§ Task: Repeat all of the material exactly as given.

§ Dataset records:
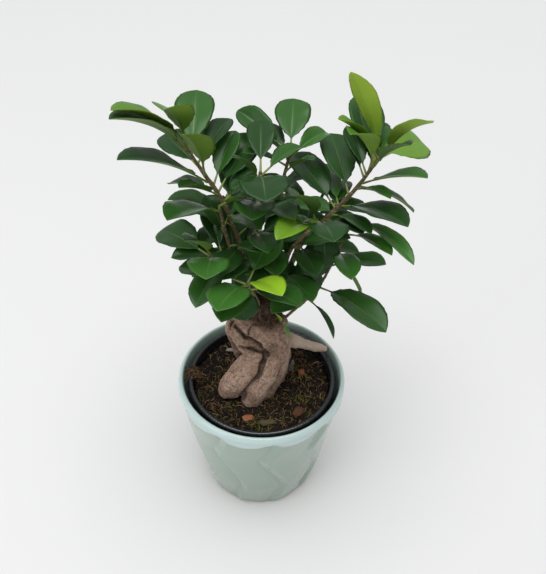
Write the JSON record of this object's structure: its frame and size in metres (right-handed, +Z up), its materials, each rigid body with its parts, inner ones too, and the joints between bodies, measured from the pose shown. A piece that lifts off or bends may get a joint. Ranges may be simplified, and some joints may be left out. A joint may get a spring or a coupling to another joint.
{
  "type": "potted bonsai tree",
  "caption": "Ficus bonsai with swollen roots, thin grafted shoots and oval leaves, in a plastic pot inside a glazed cover pot.",
  "frame": {"origin": "centre of the cover pot's flat underside", "axes": "+Z up along the pot's axis, -Y towards the front of the tree"},
  "size_m": [0.1939, 0.1623, 0.3662],
  "materials": {
    "ceramic": "gloss",
    "black_plastic": "satin",
    "soil": "matte",
    "root_bark": "matte",
    "twig_bark": "matte",
    "leaf": "satin",
    "young_leaf": "satin"
  },
  "bodies": {
    "root": {"cover_pot": "ceramic", "leaf_centre_a": "leaf", "leaf_centre_b": "leaf", "leaf_centre_c": "leaf", "leaf_centre_d": "leaf", "leaf_centre_e": "leaf", "leaf_centre_f": "leaf", "leaf_centre_g": "leaf", "leaf_front_a": "leaf", "leaf_front_b": "young_leaf", "leaf_front_c": "leaf", "leaf_front_d": "leaf", "leaf_front_e": "leaf", "leaf_left_a": "leaf", "leaf_left_b": "leaf", "leaf_left_c": "leaf", "leaf_left_d": "leaf", "leaf_left_e": "leaf", "leaf_left_g": "leaf", "leaf_left_h": "leaf", "leaf_left_j": "leaf", "leaf_low_a": "leaf", "leaf_low_b": "leaf", "leaf_mid_left_a": "leaf", "leaf_near_a": "leaf", "leaf_near_b": "leaf", "leaf_near_c": "young_leaf", "leaf_right_a": "young_leaf", "leaf_right_b": "leaf", "leaf_right_c": "leaf", "leaf_right_d": "leaf", "leaf_right_e": "leaf", "leaf_right_f": "young_leaf", "leaf_right_g": "leaf", "leaf_right_h": "leaf", "leaf_right_i": "leaf", "leaf_right_j": "leaf", "leaf_right_k": "leaf", "leaf_side_a": "leaf", "leaf_side_b": "leaf", "leaf_side_c": "leaf", "leaf_side_d": "leaf", "leaf_top_a": "leaf", "leaf_top_b": "leaf", "leaf_top_c": "leaf", "nursery_pot": "black_plastic", "soil": "soil", "trunk": "root_bark", "twig_back": "twig_bark", "twig_back_left": "twig_bark", "twig_back_right": "twig_bark", "twig_centre": "twig_bark", "twig_front": "twig_bark", "twig_left": "twig_bark", "twig_low_left": "twig_bark", "twig_mid_left": "twig_bark", "twig_near_right": "twig_bark", "twig_right": "twig_bark", "twig_side": "twig_bark", "twig_top": "twig_bark"}
  },
  "joints": []
}
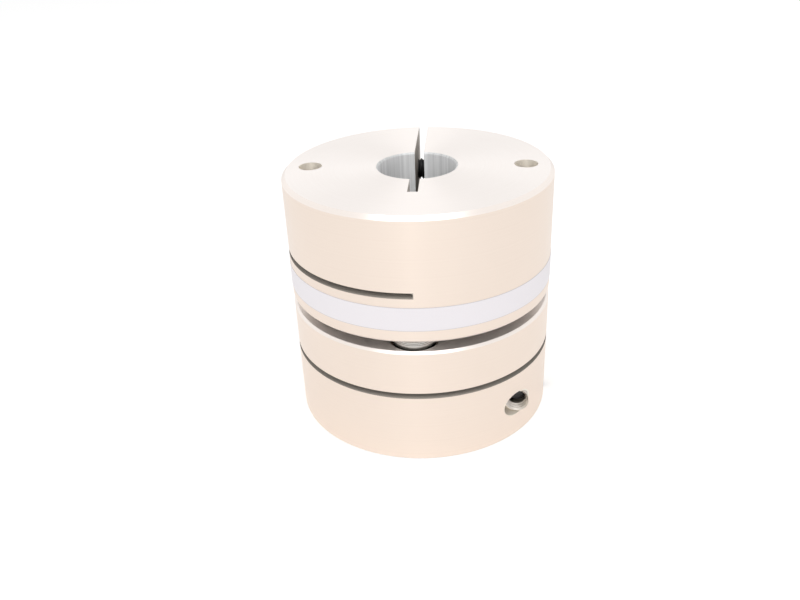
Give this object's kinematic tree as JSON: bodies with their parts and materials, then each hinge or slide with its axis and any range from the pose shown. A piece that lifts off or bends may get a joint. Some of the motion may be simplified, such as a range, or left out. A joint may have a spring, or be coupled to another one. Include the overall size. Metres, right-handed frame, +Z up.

§ Task answer:
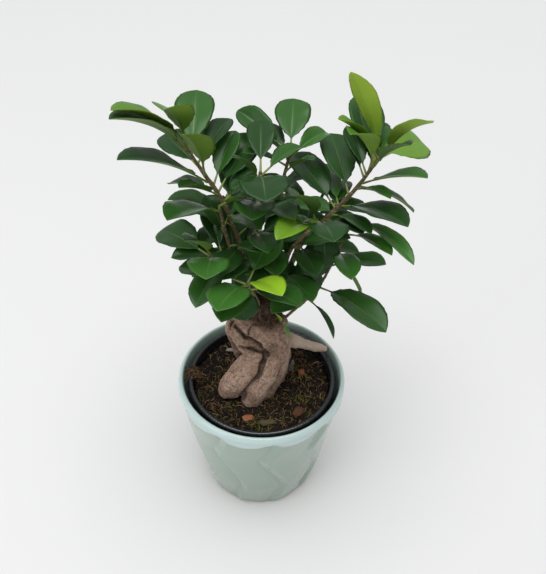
Write the JSON record of this object's structure: its frame and size in metres (right-handed, +Z up), its materials, each rigid body with its parts, inner ones too, and the joints between bodies, measured from the pose shown. A piece that lifts off or bends may get a joint. Ranges may be simplified, and some joints may be left out. A joint may get a spring or a coupling to another joint.
{
  "type": "potted bonsai tree",
  "caption": "Ficus bonsai with swollen roots, thin grafted shoots and oval leaves, in a plastic pot inside a glazed cover pot.",
  "frame": {"origin": "centre of the cover pot's flat underside", "axes": "+Z up along the pot's axis, -Y towards the front of the tree"},
  "size_m": [0.1939, 0.1623, 0.3662],
  "materials": {
    "ceramic": "gloss",
    "black_plastic": "satin",
    "soil": "matte",
    "root_bark": "matte",
    "twig_bark": "matte",
    "leaf": "satin",
    "young_leaf": "satin"
  },
  "bodies": {
    "root": {"cover_pot": "ceramic", "leaf_centre_a": "leaf", "leaf_centre_b": "leaf", "leaf_centre_c": "leaf", "leaf_centre_d": "leaf", "leaf_centre_e": "leaf", "leaf_centre_f": "leaf", "leaf_centre_g": "leaf", "leaf_front_a": "leaf", "leaf_front_b": "young_leaf", "leaf_front_c": "leaf", "leaf_front_d": "leaf", "leaf_front_e": "leaf", "leaf_left_a": "leaf", "leaf_left_b": "leaf", "leaf_left_c": "leaf", "leaf_left_d": "leaf", "leaf_left_e": "leaf", "leaf_left_g": "leaf", "leaf_left_h": "leaf", "leaf_left_j": "leaf", "leaf_low_a": "leaf", "leaf_low_b": "leaf", "leaf_mid_left_a": "leaf", "leaf_near_a": "leaf", "leaf_near_b": "leaf", "leaf_near_c": "young_leaf", "leaf_right_a": "young_leaf", "leaf_right_b": "leaf", "leaf_right_c": "leaf", "leaf_right_d": "leaf", "leaf_right_e": "leaf", "leaf_right_f": "young_leaf", "leaf_right_g": "leaf", "leaf_right_h": "leaf", "leaf_right_i": "leaf", "leaf_right_j": "leaf", "leaf_right_k": "leaf", "leaf_side_a": "leaf", "leaf_side_b": "leaf", "leaf_side_c": "leaf", "leaf_side_d": "leaf", "leaf_top_a": "leaf", "leaf_top_b": "leaf", "leaf_top_c": "leaf", "nursery_pot": "black_plastic", "soil": "soil", "trunk": "root_bark", "twig_back": "twig_bark", "twig_back_left": "twig_bark", "twig_back_right": "twig_bark", "twig_centre": "twig_bark", "twig_front": "twig_bark", "twig_left": "twig_bark", "twig_low_left": "twig_bark", "twig_mid_left": "twig_bark", "twig_near_right": "twig_bark", "twig_right": "twig_bark", "twig_side": "twig_bark", "twig_top": "twig_bark"}
  },
  "joints": []
}
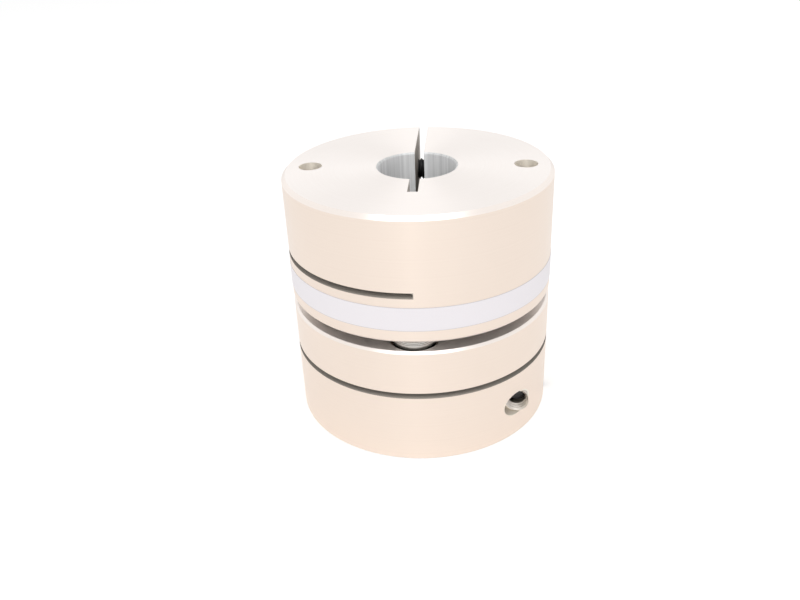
Give this object's kinematic tree as JSON: bodies with their parts and materials, then each hinge or slide with its axis and any range from the pose shown. A piece that lifts off or bends may get a joint. Some of the motion may be simplified, such as a range, or left out. A joint may have a spring, or be coupled to another one. Include the overall size. Metres, right-handed frame, +Z up.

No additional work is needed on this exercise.